Among other limitations, the law doesn’t really stop companies from collecting personal information or limit how they store it. If you ask a company to delete your data, it can start collecting it again next time you do business with it. Mary Stone Ross, incoming associate director of the Electronic Privacy Information Center and co-author of the original ballot initiative, worries that CCPA might just unleash a firehose of data on consumers. “A business could actually drown a consumer in information so the important pieces are lost,” she says.
There’s a way to avoid that by just asking for which categories of information a company holds, such as demographics, preferences or interests. But it’s not clear how many will know to do that. The law’s biggest impact, in fact, may lie in how it requires companies to track what data they have, where they keep it, and how to get it to people when requested, says Jen King, director of consumer privacy at Stanford Law School’s Center for Internet and Society.

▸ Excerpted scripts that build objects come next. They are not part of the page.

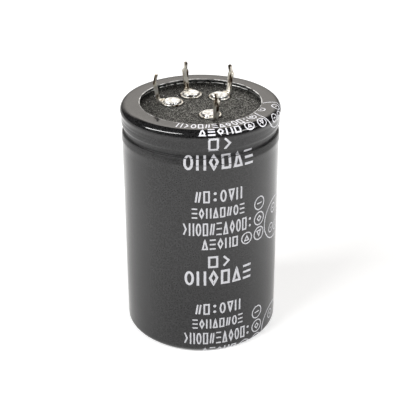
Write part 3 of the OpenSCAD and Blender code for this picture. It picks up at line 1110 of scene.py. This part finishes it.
def add_world():
    world = bpy.data.worlds.new("studio")
    world.use_nodes = True
    world.node_tree.nodes.clear()
    node = node_adder(world.node_tree)
    way = node("ShaderNodeTexCoord").outputs["Generated"]
    y, z = axis_of(node, way, "Y"), axis_of(node, way, "Z")
    # The backdrop stands behind the part, up to a little above the camera's mirrored line
    z_squared = combined(node, "MULTIPLY", z, z)
    level = math_node(node, "SQRT", math_node(node, "SUBTRACT", 1.001, z_squared))
    behind = mapped(node, combined(node, "DIVIDE", y, level), *BACK_SIDES, 0.0, 1.0, True)
    over = mapped(node, z, *BACK_FOOT, 0.0, 1.0, True)
    under = mapped(node, z, *BACK_TOP, 1.0, 0.0, True)
    backdrop = combined(node, "ADD", combined(node, "MULTIPLY", z_squared, BACK_RISE), BACK_LOW)
    light = combined(node, "ADD", combined(node, "MULTIPLY", backdrop, behind, over, under), ROOM)
    soft = node("ShaderNodeBackground", {"Color": scaled(node, BACK_TINT, light), "Strength": 1.0})
    white = node("ShaderNodeBackground", {"Color": (1, 1, 1, 1), "Strength": 1.0})
    seen = node("ShaderNodeLightPath").outputs["Is Camera Ray"]
    inputs = {"Fac": seen, 1: soft.outputs["Background"], 2: white.outputs["Background"]}
    mix = node("ShaderNodeMixShader", inputs)
    node("ShaderNodeOutputWorld", {"Surface": mix.outputs["Shader"]})
    bpy.context.scene.world = world


add_world()

# Half the floor's width, and the reach and strength of its glow, which leans to the right, in metres
FLOOR_REACH = 3
GLOW_NEAR = 0.26
GLOW_MID = 0.63
GLOW_FAR = 0.05
GLOW_RISE = (0.03, 0.10)
GLOW_FALL = (0.15, 0.24)
GLOW_RIGHT = 2.0
GLOW_SIDES = (0.7, 1.4)

# The camera sees another glow, which keeps the shadow near the part and turns to white farther off
SEEN_GLOW = (0.40, 0.95)
SEEN_RISE = (0.10, 0.60)


def add_floor():
    mat, shader, node, link = material("pale_floor")
    place = node("ShaderNodeTexCoord").outputs["Object"]
    cloud = noise(node, place, 6.0, 2.0)
    link(ramp(node, cloud, [(0.3, grey(0.92)), (0.7, grey(0.94))]), shader.inputs["Base Color"])
    shader.inputs["Roughness"].default_value = 0.9
    shader.inputs["Specular IOR Level"].default_value = 0.0
    away = vector_math(node, "LENGTH", place)
    rise = mapped(node, away, *GLOW_RISE, GLOW_NEAR, GLOW_MID, True)
    fall = mapped(node, away, *GLOW_FALL, 1.0, GLOW_FAR / GLOW_MID, True)
    lean = combined(node, "ADD", combined(node, "MULTIPLY", axis_of(node, place, "X"), GLOW_RIGHT), 1.0)
    side = mapped(node, lean, *GLOW_SIDES, *GLOW_SIDES)
    glow = combined(node, "MULTIPLY", rise, fall, side)
    even = mapped(node, away, *SEEN_RISE, *SEEN_GLOW)
    seen = node("ShaderNodeLightPath").outputs["Is Camera Ray"]
    mix = node("ShaderNodeMix", {"Factor": seen, "A": glow, "B": even})
    shader.inputs["Emission Color"].default_value = (1, 1, 1, 1)
    link(mix.outputs["Result"], shader.inputs["Emission Strength"])
    corners = [(x * FLOOR_REACH, y * FLOOR_REACH, 0) for x, y in ((-1, -1), (1, -1), (1, 1), (-1, 1))]
    mesh = bpy.data.meshes.new("floor")
    mesh.from_pydata(corners, [], [(0, 1, 2, 3)])
    mesh.materials.append(mat)
    obj = bpy.data.objects.new("floor", mesh)
    bpy.context.scene.collection.objects.link(obj)


add_floor()
bpy.context.scene.view_settings.view_transform = "Standard"
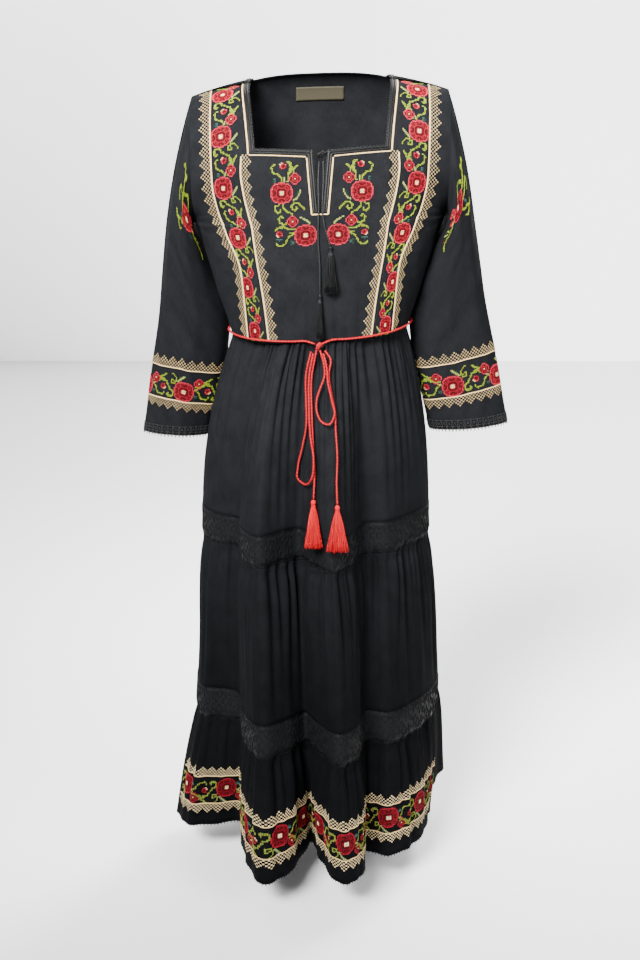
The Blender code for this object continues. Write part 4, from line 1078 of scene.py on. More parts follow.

That effort alone, which can be substantial, might cause corporations to reconsider how much data they decide to hold onto.
That may lead to some unintended consequences and even corporate attempts to discourage people from using the law. The job-search site Indeed.com, for instance, now explains that when anyone opts out of data sales under CCPA, it will also ask them to delete their associated accounts and all personal information. Such people will still be able to use the website without logging in. Indeed said in a statement that it routinely transfers personal information such as job-seeker resumes to employers as part of its service. Because it believes that such transfers may qualify as “sales” under CCPA, Indeed will not hold such information for people who opt out of data sales under the law.